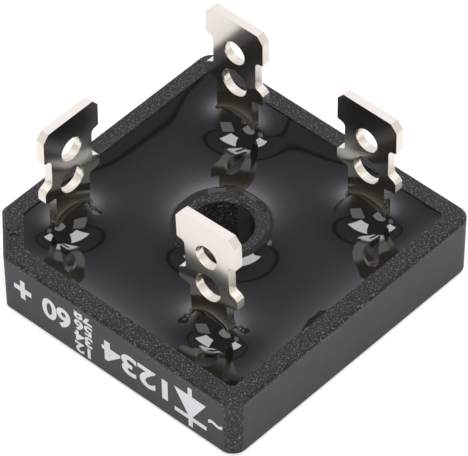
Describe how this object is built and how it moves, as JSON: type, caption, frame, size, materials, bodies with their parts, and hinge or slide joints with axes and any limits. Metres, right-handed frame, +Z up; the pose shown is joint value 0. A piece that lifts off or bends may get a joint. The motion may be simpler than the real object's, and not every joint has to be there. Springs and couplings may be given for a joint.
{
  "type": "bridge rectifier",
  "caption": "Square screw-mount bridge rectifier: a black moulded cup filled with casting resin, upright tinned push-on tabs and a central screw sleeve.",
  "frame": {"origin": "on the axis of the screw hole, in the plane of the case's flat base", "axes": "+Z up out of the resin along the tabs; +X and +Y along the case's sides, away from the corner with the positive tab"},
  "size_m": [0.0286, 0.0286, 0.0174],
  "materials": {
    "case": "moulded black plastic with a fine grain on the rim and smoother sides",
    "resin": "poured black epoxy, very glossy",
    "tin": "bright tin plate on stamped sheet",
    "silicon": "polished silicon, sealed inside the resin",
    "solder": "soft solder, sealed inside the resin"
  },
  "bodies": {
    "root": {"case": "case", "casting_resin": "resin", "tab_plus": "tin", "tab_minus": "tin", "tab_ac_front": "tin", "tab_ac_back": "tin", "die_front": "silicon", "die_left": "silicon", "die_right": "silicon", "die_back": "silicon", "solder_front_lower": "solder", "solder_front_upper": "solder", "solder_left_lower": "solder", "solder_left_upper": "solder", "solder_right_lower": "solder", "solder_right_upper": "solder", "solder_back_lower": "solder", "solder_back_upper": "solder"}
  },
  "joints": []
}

* * * *

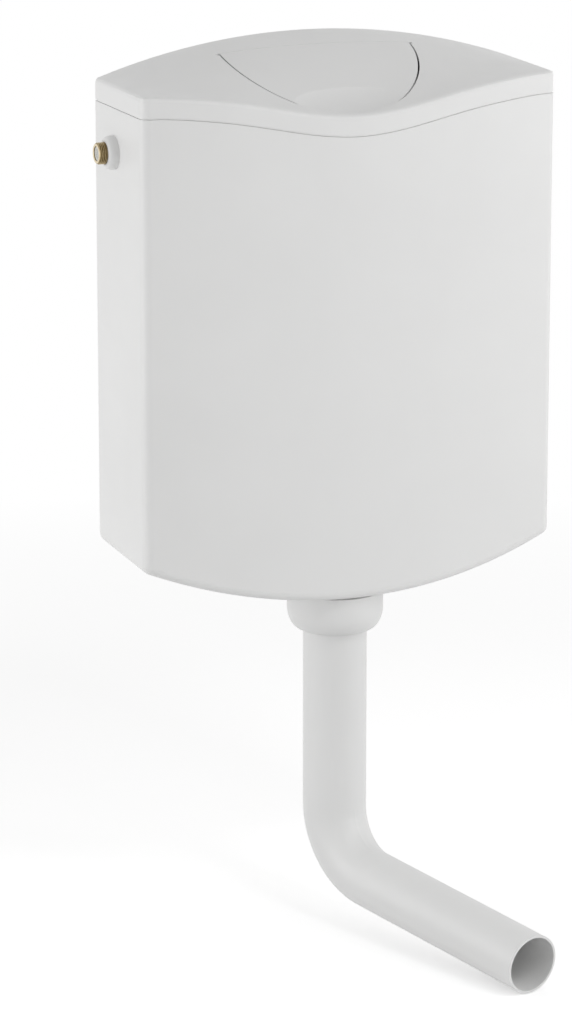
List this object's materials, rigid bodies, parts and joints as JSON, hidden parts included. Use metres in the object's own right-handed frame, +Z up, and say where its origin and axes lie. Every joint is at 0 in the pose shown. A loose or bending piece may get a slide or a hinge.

* * * *

Which lines of the material contain the string "bodies"? List each of them.

Answer to the exercise —
Describe how this object is built and how it moves, as JSON: type, caption, frame, size, materials, bodies with their parts, and hinge or slide joints with axes and any limits. Metres, right-handed frame, +Z up; the pose shown is joint value 0. A piece that lifts off or bends may get a joint. The motion may be simpler than the real object's, and not every joint has to be there. Springs and couplings may be given for a joint.
  "bodies": {
List this object's materials, rigid bodies, parts and joints as JSON, hidden parts included. Use metres in the object's own right-handed frame, +Z up, and say where its origin and axes lie. Every joint is at 0 in the pose shown. A loose or bending piece may get a slide or a hinge.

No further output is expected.